Dennis Dyack: Social gaming “doesn't look like real gaming”

In news that will make a bunch of people instantly forget what a dismal failure Too Human turned out to be, Silicon Knights’ Dennis Dyack has just totally dissed social gaming.

“The trend that I see is it’s probably going to be one of the biggest bubbles and explosions that our industry’s seen in a long time and I think when it crashes it’s going to crash very hard,” he tells IndustryGamers. “I don’t think there’s an economy there.”

He reckons that the revenues generated simply don’t match up with the amount of cash invested in development. He’s also a bit of an industry expert in that area.

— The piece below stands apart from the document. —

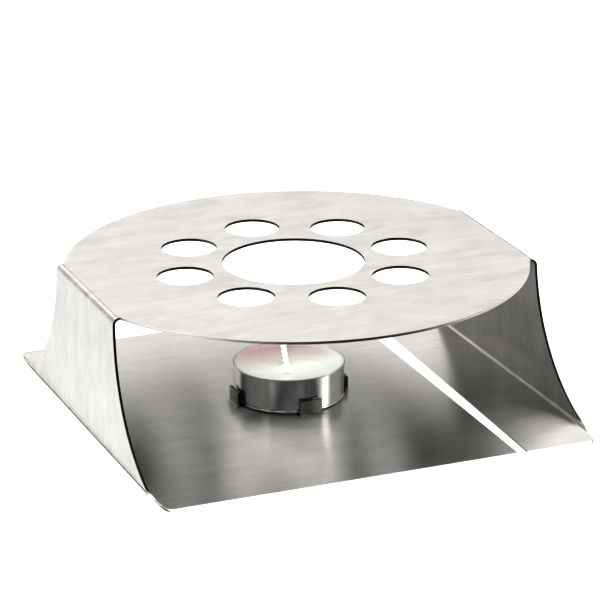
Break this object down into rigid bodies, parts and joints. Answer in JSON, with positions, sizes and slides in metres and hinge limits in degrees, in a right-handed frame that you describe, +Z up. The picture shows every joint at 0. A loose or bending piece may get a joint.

“I don’t know about [Farmville dev] Zynga – I think that’s a big micro, but I think that the amount of venture that’s being poured in, in general, that’s most of the video game industry investment.

“It looks like marketing to me. It doesn’t look like real gaming. And maybe it’ll change, I don’t know. It looks very, very dangerous.

“I think Zynga’s valuated more than some traditional publishers right now that have been in the industry for decades,” he adds. “I’m sorry, but I just don’t see it. It seems imaginary to me… it doesn’t look long term healthy to me.

“And right now you’re seeing a lot of influx in venture and you’re seeing a lot of excitement and a lot of pie in the sky ideas, but when games actually have to start showing pure revenue and real ‘here’s how much we made and here’s how much it cost’… I think that industry is going to not last very long.”

For the moment, at least, Zynga’s social gaming empire is valued at around $5.5 billion. Maybe it’s time Dyack thought hard about a Too Humanville spin-off.